WHAT YOU ARE ASKED TO DO
In the listing that follows, locate the line containing "brace_bolt = make_side_bolt(brace_x" and the line containing "zip(*points))), Vector(map(max, zip(*points)))". Retype exactly those two lines and every line between them, and nothing more.

RECORDS SUPPLIED
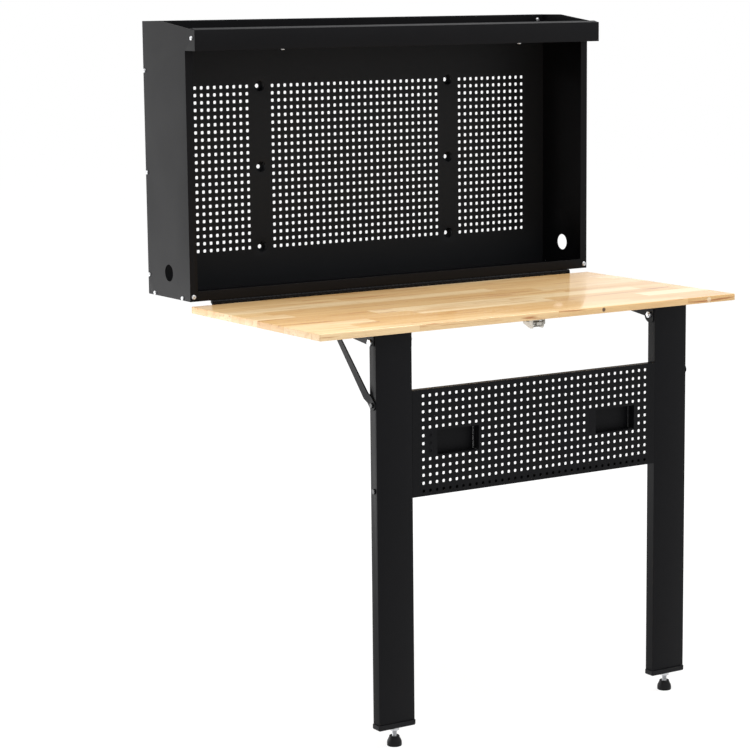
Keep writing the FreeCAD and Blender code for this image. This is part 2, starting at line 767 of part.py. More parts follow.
def make_pocket(left):
    """A folded box behind one opening, with a flange spot-welded to the apron."""
    y = (leg_front + sheet, leg_front + sheet + pocket_depth)
    top = apron_top - pocket_drop
    bottom = top - pocket_height
    right = left + pocket_width
    shell = box((left - sheet, right + sheet), y, (bottom - sheet, top + sheet))
    shell = shell.cut(box((left, right), (y[0], y[1] - sheet), (bottom, top)))
    flange = box((left - pocket_flange, left - sheet), (y[0], y[0] + sheet), (bottom, top))
    return union([shell, flange])


def nut(width, height, radius, start, way):
    """A hexagon nut on a round thread."""
    body = prism(6, width, start, way * height)
    return body.cut(faceted_hole(radius, start, start + way * height))


def make_pivot_bolt():
    outside = ear_outer + bracket_sheet
    inside = ear_inner - bracket_sheet - pivot_nut_height - thread_end
    head = prism(6, pivot_head_width, V(outside, pivot_y, pivot_z), X_AXIS * pivot_head_height)
    return union([head, rod(pivot_bolt_radius, V(inside, pivot_y, pivot_z), V(outside, pivot_y, pivot_z))])


def make_side_bolt(outside, z):
    """A button-head bolt through the leg and the apron's return."""
    inside = apron_inner - side_nut_height
    ends = [V(x, side_bolt_y, z) for x in (inside, outside, outside + button_head_height)]
    return union([faceted(button_head_radius, ends[1], ends[2]), faceted(side_bolt_radius, ends[0], ends[1])])


def make_brace():
    """The right brace: a tapered bar, joggled outward, with an open hook at its upper end."""
    along = V(0, math.sin(lean), math.cos(lean))
    across = V(0, -math.cos(lean), math.sin(lean))
    start = V(brace_x, side_bolt_y, brace_pivot_z)
    end = start + along * brace_length
    depth = brace_joggle + brace_sheet
    through = X_AXIS * depth
    corners = [start - across * brace_end_radius, end - across * (brace_neck / 2),
               end + across * (brace_neck / 2), start + across * brace_end_radius]
    bar = Part.Face(Part.makePolygon(corners + corners[:1])).extrude(through)
    blank = union([bar, rod(brace_end_radius, start, start + through), rod(hook_radius, end, end + through)])
    low = -2 * brace_end_radius
    bend = brace_joggle_start + brace_joggle_run
    high = brace_length + 2 * hook_radius
    section = [(low, 0), (brace_joggle_start, 0), (bend, brace_joggle), (high, brace_joggle), (high, depth),
               (bend, depth), (brace_joggle_start, brace_sheet), (low, brace_sheet)]
    points = [start + along * s + X_AXIS * x - across * (2 * brace_end_radius) for s, x in section]
    strip = Part.Face(Part.makePolygon(points + points[:1])).extrude(across * (4 * brace_end_radius))
    pivot = rod(side_bolt_radius + running_gap, start, start + through)
    mouth = math.radians(hook_mouth_angle)
    way = along * math.cos(mouth) + across * math.sin(mouth)
    side = way.cross(X_AXIS)
    reach = stud_radius + hook_play
    slot = [end + side * reach, end - side * reach, end - side * reach + way * (2 * hook_radius),
            end + side * reach + way * (2 * hook_radius)]
    slot = Part.Face(Part.makePolygon(slot + slot[:1])).extrude(through)
    seat = rod(reach, end, end + through)
    return blank.common(strip).cut([pivot, slot, seat])


def make_foot_stem():
    return rod(stem_radius, V(foot_x, foot_y, floor_z + pad_height - stem_socket),
               V(foot_x, foot_y, leg_end + cap_plug + stem_spare))


def make_foot_pad():
    """A round pad with a waist, moulded on the stem."""
    shoulder = V(foot_x + pad_radius, foot_y, floor_z + pad_rim)
    neck = V(foot_x + pad_neck_radius, foot_y, floor_z + pad_height)
    waist = V(foot_x + pad_neck_radius + pad_waist, foot_y, floor_z + pad_waist_height)
    low = V(foot_x, foot_y, floor_z)
    high = V(foot_x, foot_y, floor_z + pad_height)
    edge = V(foot_x + pad_radius, foot_y, floor_z)
    pad = Part.Face(Part.makePolygon([low, edge, shoulder, waist, neck, high, low])).revolve(low, Z_AXIS, 360)
    return pad.cut(rod(stem_radius, V(foot_x, foot_y, floor_z + pad_height - stem_socket), high))


leg = make_leg()
leg_cap = make_leg_cap()
brace = make_brace()
stem = make_foot_stem()
pad = make_foot_pad()
pivot_bolt = make_pivot_bolt()
brace_bolt = make_side_bolt(brace_x + brace_sheet, brace_pivot_z)
lower_bolt = make_side_bolt(leg_outer, lower_bolt_z)
pivot_nut = nut(pivot_nut_width, pivot_nut_height, pivot_bolt_radius,
                V(ear_inner - bracket_sheet, pivot_y, pivot_z), -X_AXIS)
side_nuts = [nut(side_nut_width, side_nut_height, side_bolt_radius, V(apron_inner, side_bolt_y, z), -X_AXIS)
             for z in side_bolts_z]
lock_nut = nut(lock_nut_width, lock_nut_height, stem_radius + running_gap,
               V(foot_x, foot_y, cap_bottom), -Z_AXIS)

save("leg_right", leg)
save("leg_left", mirrored(leg))
save("leg_cap_right", leg_cap)
save("leg_cap_left", mirrored(leg_cap))
save("apron_panel", make_apron())
save("apron_pocket_left", make_pocket(pocket_lefts[0]))
save("apron_pocket_right", make_pocket(pocket_lefts[1]))
save("pivot_bolts", both_sides([pivot_bolt]))
save("pivot_nuts", both_sides([pivot_nut]))
save("brace_bolts", both_sides([brace_bolt]))
save("apron_bolts", both_sides([lower_bolt]))
save("side_bolt_nuts", both_sides(side_nuts))
save("brace_right", brace)
save("brace_left", mirrored(brace))
save("lock_nuts", both_sides([lock_nut]))
save("foot_stem_right", stem)
save("foot_stem_left", mirrored(stem))
save("foot_pad_right", pad)
save("foot_pad_left", mirrored(pad))
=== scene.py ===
# %% [markdown]
# # A wall mounted folding workbench
#
# The object is a black sheet-steel tool cabinet for a workshop wall. Its wooden front folds down on a long
# hinge and becomes a bench top, which stands on two sheet-steel legs with a perforated apron between them.
#
# The shapes that move and carry load come from the CAD model. This script loads them, and gives each one the
# surface that the real piece has. Where a piece has more detail than the CAD model keeps, such as the many
# small square holes, a new piece is modelled here and takes the CAD piece's place.

# %% Load the CAD model
import math

import bmesh
import bpy
from mathutils import Matrix, Vector


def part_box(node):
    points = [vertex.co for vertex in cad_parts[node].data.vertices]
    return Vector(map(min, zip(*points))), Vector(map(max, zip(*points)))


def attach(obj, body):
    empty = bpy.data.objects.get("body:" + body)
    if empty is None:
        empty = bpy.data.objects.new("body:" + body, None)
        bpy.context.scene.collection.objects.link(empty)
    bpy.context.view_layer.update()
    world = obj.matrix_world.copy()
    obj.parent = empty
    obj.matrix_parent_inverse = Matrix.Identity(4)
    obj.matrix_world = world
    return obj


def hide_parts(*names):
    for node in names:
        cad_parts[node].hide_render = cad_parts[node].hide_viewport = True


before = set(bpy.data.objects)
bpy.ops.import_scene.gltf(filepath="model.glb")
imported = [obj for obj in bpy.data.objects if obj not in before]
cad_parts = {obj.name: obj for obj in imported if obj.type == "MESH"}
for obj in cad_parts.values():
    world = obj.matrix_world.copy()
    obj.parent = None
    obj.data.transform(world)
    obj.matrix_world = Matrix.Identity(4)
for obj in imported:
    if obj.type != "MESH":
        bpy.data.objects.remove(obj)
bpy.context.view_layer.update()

# %% [markdown]
# ## Camera and light
#
# The bench is seen from its left front corner, from a little above its top, with a long lens, so that its
# upright edges stay almost parallel. A camera can be aimed with angles, or with the directions of its own
# axes. The axes are used here, because they are what a fit to known points of the bench gives.

# %% Camera
scene = bpy.context.scene
CAMERA_PLACE = Vector((-2.8835, -4.6115, 0.3739))
CAMERA_RIGHT = Vector((0.8424, -0.5388, -0.0106))
CAMERA_UP = Vector((0.0932, 0.1263, 0.9876))

camera = bpy.data.objects.new("camera", bpy.data.cameras.new("camera"))
scene.collection.objects.link(camera)
camera.data.lens = 115.72
camera.data.sensor_width = 36.0
camera.data.clip_end = 60.0
right = CAMERA_RIGHT.normalized()
back = right.cross(CAMERA_UP).normalized()
turn = Matrix((right, back.cross(right), back)).transposed()
camera.matrix_world = Matrix.Translation(CAMERA_PLACE) @ turn.to_4x4()
scene.camera = camera

# %% [markdown]
# The light is that of a white studio. Within a bright surround there is a large soft lamp high in front, and
# a smaller one high on the right that draws a line along the upper folds. Two more at the left pick out the
# sides of the cabinet and of the legs, and a weak one fills in from the front. Black powder coat gives back
# hardly any light of its own, so what the eye reads on it is the bright surround in its sheen. The surround
# is white for what the camera sees and for what shines, and weaker as a light, so that the black stays black.

# %% Colours, nodes and lamps
def srgb(code):
    """A hex colour as the linear numbers that Blender wants."""
    parts = [int(code[i:i + 2], 16) / 255 for i in (1, 3, 5)]
    return tuple(p / 12.92 if p <= 0.04045 else ((p + 0.055) / 1.055) ** 2.4 for p in parts) + (1.0,)


def add_node(tree, kind, settings=None, **inputs):
    """A node with its settings. A value for an input is a number, a colour or another node's output."""
    node = tree.nodes.new(kind)
    for name, value in (settings or {}).items():
        setattr(node, name, value)
    for name, value in inputs.items():
        key = int(name[1:]) if name[0] == "_" else name.replace("_", " ")
        if isinstance(value, bpy.types.NodeSocket):
            tree.links.new(value, node.inputs[key])
        else:
            node.inputs[key].default_value = value
    return node


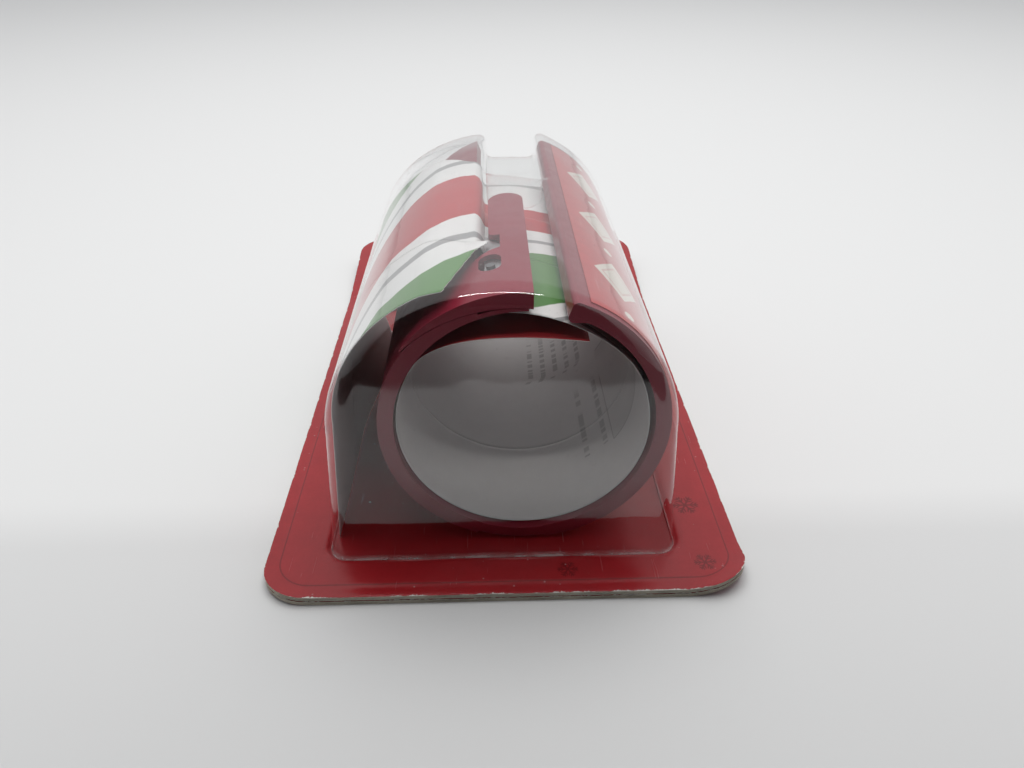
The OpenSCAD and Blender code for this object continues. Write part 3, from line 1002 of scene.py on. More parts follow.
@dataclass(frozen=True)
class PlainPaper:
    """White inner face of the wrap, with rows of grey bars and a line sketch."""

    name: str = "wrap_inside_finish"
    colour: Colour = (0.62, 0.61, 0.61)
    ink: Colour = (0.2, 0.19, 0.2)
    printed: bool = True

    def material(self, effects: Effects) -> bpy.types.Material:
        """Builds the material.

        Args:
            effects: The shared groups.

        Returns:
            The material.
        """
        material, g, out = new_material(self.name)
        fibre = g.group(effects.fibre, Scale=1.0)
        base = g.blend(
            g.math("MULTIPLY", fibre.outputs["Tone"], 0.07), self.colour, (0.3, 0.29, 0.28)
        )
        if self.printed:
            s, y = g.uv("sheet")
            base = g.blend(self.bars(g, s, y), base, self.ink)
        shader = g.put("BsdfPrincipled", None, Base_Color=base)
        shader.inputs["Roughness"].default_value = 0.62
        g.feed(shader.inputs["Normal"], g.bump(fibre.outputs["Height"], 0.00001))
        g.feed(out.inputs["Surface"], shader.outputs[0])
        return material

    def bars(self, g: Graph, s: Value, y: Value) -> bpy.types.NodeSocket:
        """Draws rows of short bars and an oval sketch in millimetres of the flat sheet.

        Args:
            g: The material's graph.
            s: Distance along the sheet.
            y: Distance across the sheet.

        Returns:
            The mask of the ink.
        """
        large = self.rows(g, s, y, (28.0, 40.0), (36.0, 68.0), 6.0, 0.62)
        small = self.rows(g, s, y, (35.0, 55.0), (78.0, 106.0), 3.9, 1.0)
        lines = g.math("MAXIMUM", large, small)
        across = g.math("SUBTRACT", s, 28.4)
        straight = g.math(
            "MULTIPLY",
            g.span(g.math("ABSOLUTE", across), 0.1, 0.22, 1.0, 0.0),
            g.span(y, 35.0, 35.3),
        )
        straight = g.math("MULTIPLY", straight, g.span(y, 62.0, 66.0, 1.0, 0.0))
        dx = g.math("DIVIDE", g.math("SUBTRACT", s, 28.4), 30.0)
        dy = g.math("DIVIDE", g.math("SUBTRACT", y, 56.0), 21.0)
        reach = g.math(
            "SQRT", g.math("ADD", g.math("MULTIPLY", dx, dx), g.math("MULTIPLY", dy, dy))
        )
        bow = g.math(
            "MULTIPLY",
            g.span(g.math("ABSOLUTE", g.math("SUBTRACT", reach, 1.0)), 0.008, 0.016, 1.0, 0.0),
            g.span(s, 28.6, 28.3),
        )
        shade = g.math("MULTIPLY", g.span(reach, 0.66, 0.97), g.span(reach, 0.98, 1.0, 1.0, 0.0))
        shade = g.math("MULTIPLY", g.math("MULTIPLY", shade, g.span(across, 0.0, -0.3)), 0.35)
        sketch = g.math("MAXIMUM", g.math("MAXIMUM", straight, bow), shade)
        return g.math("MULTIPLY", g.math("MAXIMUM", lines, sketch), 0.5)

    def rows(
        self,
        g: Graph,
        s: Value,
        y: Value,
        span_s: Point,
        span_y: Point,
        pitch: float,
        weight: float,
    ) -> bpy.types.NodeSocket:
        """Draws rows of broken bars inside a block.

        Args:
            g: The material's graph.
            s: Distance along the sheet.
            y: Distance across the sheet.
            span_s: Ends of the block along the sheet.
            span_y: Ends of the block across the sheet.
            pitch: Distance between rows.
            weight: How much of the pitch a bar fills.

        Returns:
            The mask of the bars.
        """
        shifted = g.math("DIVIDE", g.math("SUBTRACT", s, span_s[0]), pitch)
        row = g.math("ABSOLUTE", g.math("SUBTRACT", g.math("FRACT", shifted), 0.5))
        high = 0.16 * weight
        thick = g.span(row, high, high + 0.06, 1.0, 0.0)
        at = g.put(
            "CombineXYZ",
            None,
            X=g.math("DIVIDE", y, 0.4 * pitch),
            Y=g.math("MULTIPLY", g.math("FLOOR", shifted), 7.3),
        )
        broken = g.span(g.noise(at.outputs[0], 1.0, 1.0), 0.42, 0.5)
        inside = g.math(
            "MULTIPLY",
            g.span(s, span_s[0], span_s[0] + 0.2),
            g.span(s, span_s[1] - 0.2, span_s[1], 1.0, 0.0),
        )
        inside = g.math("MULTIPLY", inside, g.span(y, span_y[0], span_y[0] + 0.3))
        inside = g.math("MULTIPLY", inside, g.span(y, span_y[1] - 6.0, span_y[1], 1.0, 0.0))
        return g.math("MULTIPLY", g.math("MULTIPLY", thick, broken), inside)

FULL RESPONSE
brace_bolt = make_side_bolt(brace_x + brace_sheet, brace_pivot_z)
lower_bolt = make_side_bolt(leg_outer, lower_bolt_z)
pivot_nut = nut(pivot_nut_width, pivot_nut_height, pivot_bolt_radius,
                V(ear_inner - bracket_sheet, pivot_y, pivot_z), -X_AXIS)
side_nuts = [nut(side_nut_width, side_nut_height, side_bolt_radius, V(apron_inner, side_bolt_y, z), -X_AXIS)
             for z in side_bolts_z]
lock_nut = nut(lock_nut_width, lock_nut_height, stem_radius + running_gap,
               V(foot_x, foot_y, cap_bottom), -Z_AXIS)

save("leg_right", leg)
save("leg_left", mirrored(leg))
save("leg_cap_right", leg_cap)
save("leg_cap_left", mirrored(leg_cap))
save("apron_panel", make_apron())
save("apron_pocket_left", make_pocket(pocket_lefts[0]))
save("apron_pocket_right", make_pocket(pocket_lefts[1]))
save("pivot_bolts", both_sides([pivot_bolt]))
save("pivot_nuts", both_sides([pivot_nut]))
save("brace_bolts", both_sides([brace_bolt]))
save("apron_bolts", both_sides([lower_bolt]))
save("side_bolt_nuts", both_sides(side_nuts))
save("brace_right", brace)
save("brace_left", mirrored(brace))
save("lock_nuts", both_sides([lock_nut]))
save("foot_stem_right", stem)
save("foot_stem_left", mirrored(stem))
save("foot_pad_right", pad)
save("foot_pad_left", mirrored(pad))
=== scene.py ===
# %% [markdown]
# # A wall mounted folding workbench
#
# The object is a black sheet-steel tool cabinet for a workshop wall. Its wooden front folds down on a long
# hinge and becomes a bench top, which stands on two sheet-steel legs with a perforated apron between them.
#
# The shapes that move and carry load come from the CAD model. This script loads them, and gives each one the
# surface that the real piece has. Where a piece has more detail than the CAD model keeps, such as the many
# small square holes, a new piece is modelled here and takes the CAD piece's place.

# %% Load the CAD model
import math

import bmesh
import bpy
from mathutils import Matrix, Vector


def part_box(node):
    points = [vertex.co for vertex in cad_parts[node].data.vertices]
    return Vector(map(min, zip(*points))), Vector(map(max, zip(*points)))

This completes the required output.